## [DATA EXTRACT]

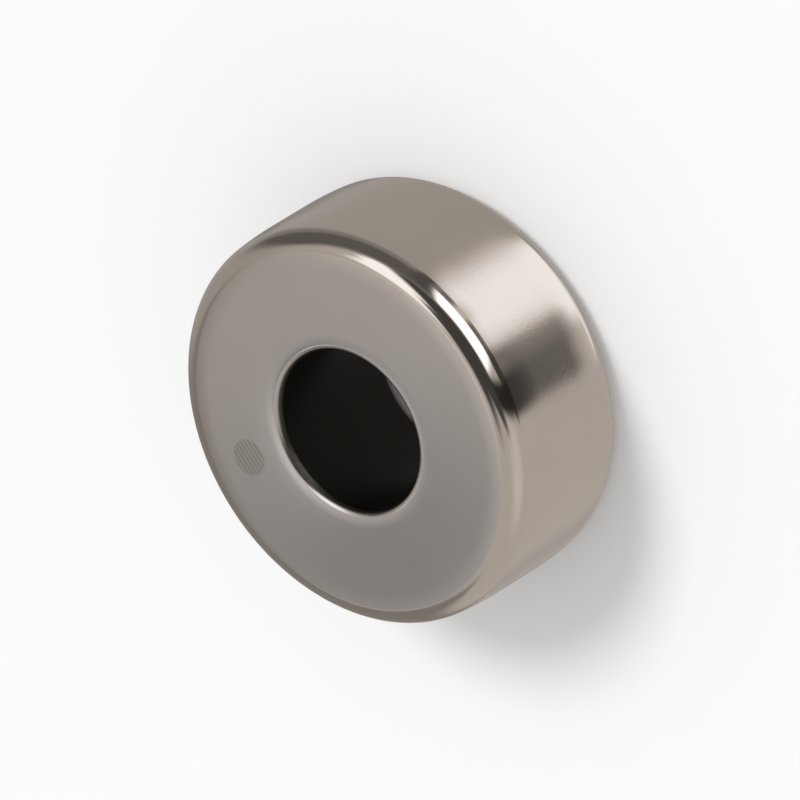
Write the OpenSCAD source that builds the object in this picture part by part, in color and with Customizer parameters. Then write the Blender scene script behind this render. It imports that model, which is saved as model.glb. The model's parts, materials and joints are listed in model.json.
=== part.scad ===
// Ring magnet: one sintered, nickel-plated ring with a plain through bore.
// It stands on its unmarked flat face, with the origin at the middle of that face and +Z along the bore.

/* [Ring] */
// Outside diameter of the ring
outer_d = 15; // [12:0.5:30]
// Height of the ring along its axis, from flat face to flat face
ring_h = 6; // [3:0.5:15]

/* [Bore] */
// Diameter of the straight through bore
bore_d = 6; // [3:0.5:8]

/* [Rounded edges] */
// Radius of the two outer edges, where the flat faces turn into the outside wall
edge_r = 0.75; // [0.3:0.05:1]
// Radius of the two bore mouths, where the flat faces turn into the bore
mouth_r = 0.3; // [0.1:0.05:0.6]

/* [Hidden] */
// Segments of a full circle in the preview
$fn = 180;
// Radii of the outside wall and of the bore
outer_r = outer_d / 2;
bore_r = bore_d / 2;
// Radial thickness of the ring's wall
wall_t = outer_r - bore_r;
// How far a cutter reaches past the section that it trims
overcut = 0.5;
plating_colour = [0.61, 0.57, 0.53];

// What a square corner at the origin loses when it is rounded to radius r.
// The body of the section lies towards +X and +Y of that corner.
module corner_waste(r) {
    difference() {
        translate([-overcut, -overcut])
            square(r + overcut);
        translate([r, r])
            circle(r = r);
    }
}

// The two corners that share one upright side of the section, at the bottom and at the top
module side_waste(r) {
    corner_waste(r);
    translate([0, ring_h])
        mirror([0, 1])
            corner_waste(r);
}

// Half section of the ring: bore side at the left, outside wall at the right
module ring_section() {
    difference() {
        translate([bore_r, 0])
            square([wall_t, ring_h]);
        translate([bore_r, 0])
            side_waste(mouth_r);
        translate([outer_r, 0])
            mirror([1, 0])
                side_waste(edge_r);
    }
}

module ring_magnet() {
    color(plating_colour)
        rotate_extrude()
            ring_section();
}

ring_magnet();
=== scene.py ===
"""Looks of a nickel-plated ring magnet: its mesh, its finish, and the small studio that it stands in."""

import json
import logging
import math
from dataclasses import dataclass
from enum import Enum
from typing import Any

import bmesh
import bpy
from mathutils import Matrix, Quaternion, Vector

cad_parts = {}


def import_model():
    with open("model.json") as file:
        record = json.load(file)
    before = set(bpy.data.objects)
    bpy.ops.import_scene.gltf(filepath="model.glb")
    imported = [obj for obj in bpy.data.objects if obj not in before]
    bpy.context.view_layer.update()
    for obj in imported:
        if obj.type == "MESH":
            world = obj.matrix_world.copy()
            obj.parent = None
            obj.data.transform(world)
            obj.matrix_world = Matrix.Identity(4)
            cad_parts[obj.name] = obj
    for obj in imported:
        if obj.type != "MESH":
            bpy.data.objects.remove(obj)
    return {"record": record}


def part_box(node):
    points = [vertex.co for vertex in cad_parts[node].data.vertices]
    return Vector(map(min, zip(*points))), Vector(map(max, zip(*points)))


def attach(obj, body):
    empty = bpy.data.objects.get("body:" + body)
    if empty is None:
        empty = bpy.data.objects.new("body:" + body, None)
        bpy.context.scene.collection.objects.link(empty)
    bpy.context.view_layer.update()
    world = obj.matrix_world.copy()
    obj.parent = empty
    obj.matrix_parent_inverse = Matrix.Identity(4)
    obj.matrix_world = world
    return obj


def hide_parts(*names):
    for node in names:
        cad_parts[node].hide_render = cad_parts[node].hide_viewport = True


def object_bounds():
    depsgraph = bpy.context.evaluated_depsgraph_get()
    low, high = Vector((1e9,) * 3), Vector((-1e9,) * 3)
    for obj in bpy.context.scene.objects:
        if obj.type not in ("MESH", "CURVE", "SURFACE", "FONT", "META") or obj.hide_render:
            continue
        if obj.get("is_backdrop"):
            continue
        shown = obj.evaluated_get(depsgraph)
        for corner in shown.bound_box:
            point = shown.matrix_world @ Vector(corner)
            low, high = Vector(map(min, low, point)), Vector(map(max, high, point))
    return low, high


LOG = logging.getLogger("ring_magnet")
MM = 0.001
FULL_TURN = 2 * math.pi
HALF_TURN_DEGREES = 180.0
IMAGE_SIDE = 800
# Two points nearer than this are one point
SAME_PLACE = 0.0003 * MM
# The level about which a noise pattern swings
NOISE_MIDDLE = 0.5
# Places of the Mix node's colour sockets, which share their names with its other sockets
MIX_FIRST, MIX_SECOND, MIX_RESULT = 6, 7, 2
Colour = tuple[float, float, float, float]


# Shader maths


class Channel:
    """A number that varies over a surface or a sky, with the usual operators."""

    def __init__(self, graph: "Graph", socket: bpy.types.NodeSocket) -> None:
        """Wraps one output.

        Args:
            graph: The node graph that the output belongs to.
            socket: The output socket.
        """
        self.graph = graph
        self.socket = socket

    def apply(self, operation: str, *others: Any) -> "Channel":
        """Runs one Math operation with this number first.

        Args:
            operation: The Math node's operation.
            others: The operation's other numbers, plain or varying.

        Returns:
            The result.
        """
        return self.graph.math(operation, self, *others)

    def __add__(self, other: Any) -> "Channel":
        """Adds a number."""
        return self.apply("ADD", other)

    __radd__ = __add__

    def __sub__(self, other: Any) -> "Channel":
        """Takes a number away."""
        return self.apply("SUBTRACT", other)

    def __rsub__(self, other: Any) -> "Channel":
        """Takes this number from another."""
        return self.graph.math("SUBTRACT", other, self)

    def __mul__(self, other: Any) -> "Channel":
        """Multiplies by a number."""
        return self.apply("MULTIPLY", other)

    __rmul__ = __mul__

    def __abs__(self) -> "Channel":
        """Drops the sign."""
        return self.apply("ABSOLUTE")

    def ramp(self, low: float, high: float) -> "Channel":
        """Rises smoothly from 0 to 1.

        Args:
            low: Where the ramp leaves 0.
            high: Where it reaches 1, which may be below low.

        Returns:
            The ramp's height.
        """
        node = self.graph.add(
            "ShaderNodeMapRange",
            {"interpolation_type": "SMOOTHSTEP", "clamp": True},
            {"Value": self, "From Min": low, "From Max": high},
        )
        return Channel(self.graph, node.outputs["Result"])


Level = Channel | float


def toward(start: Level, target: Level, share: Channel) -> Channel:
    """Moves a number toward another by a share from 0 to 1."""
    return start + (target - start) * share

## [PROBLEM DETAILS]
Nothing but the lines from the one with "and at the top" to the one with "bpy.context.scene.collection.objects.link(empty)" should be echoed, both of them included, exactly as written.

## [CORRECT RESPONSE]
// The two corners that share one upright side of the section, at the bottom and at the top
module side_waste(r) {
    corner_waste(r);
    translate([0, ring_h])
        mirror([0, 1])
            corner_waste(r);
}

// Half section of the ring: bore side at the left, outside wall at the right
module ring_section() {
    difference() {
        translate([bore_r, 0])
            square([wall_t, ring_h]);
        translate([bore_r, 0])
            side_waste(mouth_r);
        translate([outer_r, 0])
            mirror([1, 0])
                side_waste(edge_r);
    }
}

module ring_magnet() {
    color(plating_colour)
        rotate_extrude()
            ring_section();
}

ring_magnet();
=== scene.py ===
"""Looks of a nickel-plated ring magnet: its mesh, its finish, and the small studio that it stands in."""

import json
import logging
import math
from dataclasses import dataclass
from enum import Enum
from typing import Any

import bmesh
import bpy
from mathutils import Matrix, Quaternion, Vector

cad_parts = {}


def import_model():
    with open("model.json") as file:
        record = json.load(file)
    before = set(bpy.data.objects)
    bpy.ops.import_scene.gltf(filepath="model.glb")
    imported = [obj for obj in bpy.data.objects if obj not in before]
    bpy.context.view_layer.update()
    for obj in imported:
        if obj.type == "MESH":
            world = obj.matrix_world.copy()
            obj.parent = None
            obj.data.transform(world)
            obj.matrix_world = Matrix.Identity(4)
            cad_parts[obj.name] = obj
    for obj in imported:
        if obj.type != "MESH":
            bpy.data.objects.remove(obj)
    return {"record": record}


def part_box(node):
    points = [vertex.co for vertex in cad_parts[node].data.vertices]
    return Vector(map(min, zip(*points))), Vector(map(max, zip(*points)))


def attach(obj, body):
    empty = bpy.data.objects.get("body:" + body)
    if empty is None:
        empty = bpy.data.objects.new("body:" + body, None)
        bpy.context.scene.collection.objects.link(empty)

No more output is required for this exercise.